After the game, the story of the last Arizona possession was debated in detail. They ended up with Hasaan Adams, who had played a great game, dribbling the ball and looking lost before launching that ill-fated brick. Why didn’t Salim Stoudamire touch the ball? Why didn’t Channing Frye for chrissakes? Frye had kicked Illinois’ butt for 44 minutes.

Because Lute Olson outsmarted himself.

Salim was tired, was ineffective and was wearing Deron Williams like a shirt, so Lute decided to go with the two guys who were playing great. Adams and Frye. Lute says the play was for Adams to get the ball at the top of the key, face up and either drive or hit Frye as he flashed to the middle.

One problem. When Adams got the ball, who was on him, but Deron Williams! Adams, apparently confusing Williams for the 1991 version of Stacey Augmon, was frozen in his tracks. He started to panic and looked not for Frye, but for Salim.

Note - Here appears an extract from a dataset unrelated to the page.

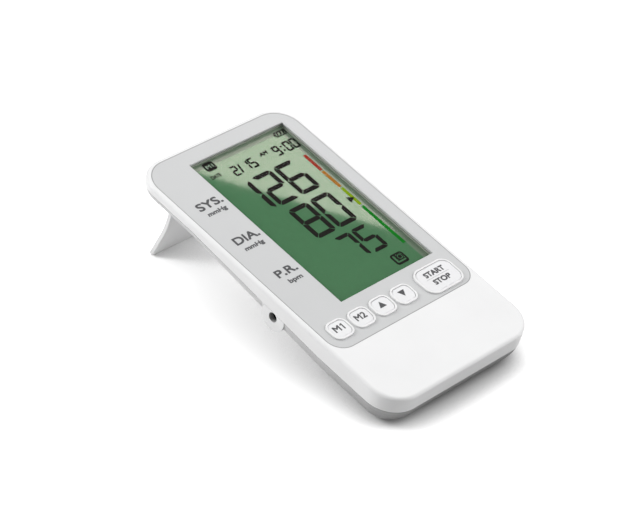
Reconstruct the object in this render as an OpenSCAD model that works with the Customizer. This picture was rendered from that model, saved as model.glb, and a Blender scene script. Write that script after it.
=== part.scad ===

Remember that Norman Dale orginally wanted to use Jimmy Chitwood as a decoy in the South Bend Central game, before the team pouted and Jimmy said, “I’ll make it.”

Even at 2-13 on the night, I’m glad Salim didn’t say, “I’ll make it.”

The irony, which is delicious by the way, is that Williams was on Adams instead of Stoudamire because his calves cramped up during the timeout and he told Bruce he couldn’t stay with Salim. So Bruce put one-legged Luther Head on him, and all Luther had to do was stand in one spot and watch Hasaan have a seizure. Good stuff.

By the way, how amazing was Luther Head’s weekend? He played almost 80 minutes on one leg and made huge plays in both games. I am without speech for Luther’s effort. Amazing.

Now seems like a sensible time to look ahead to the Final Four and Saturday’s date with Louisville. But I’m not ready to look ahead just yet. I’m still having too much fun with the immediate past.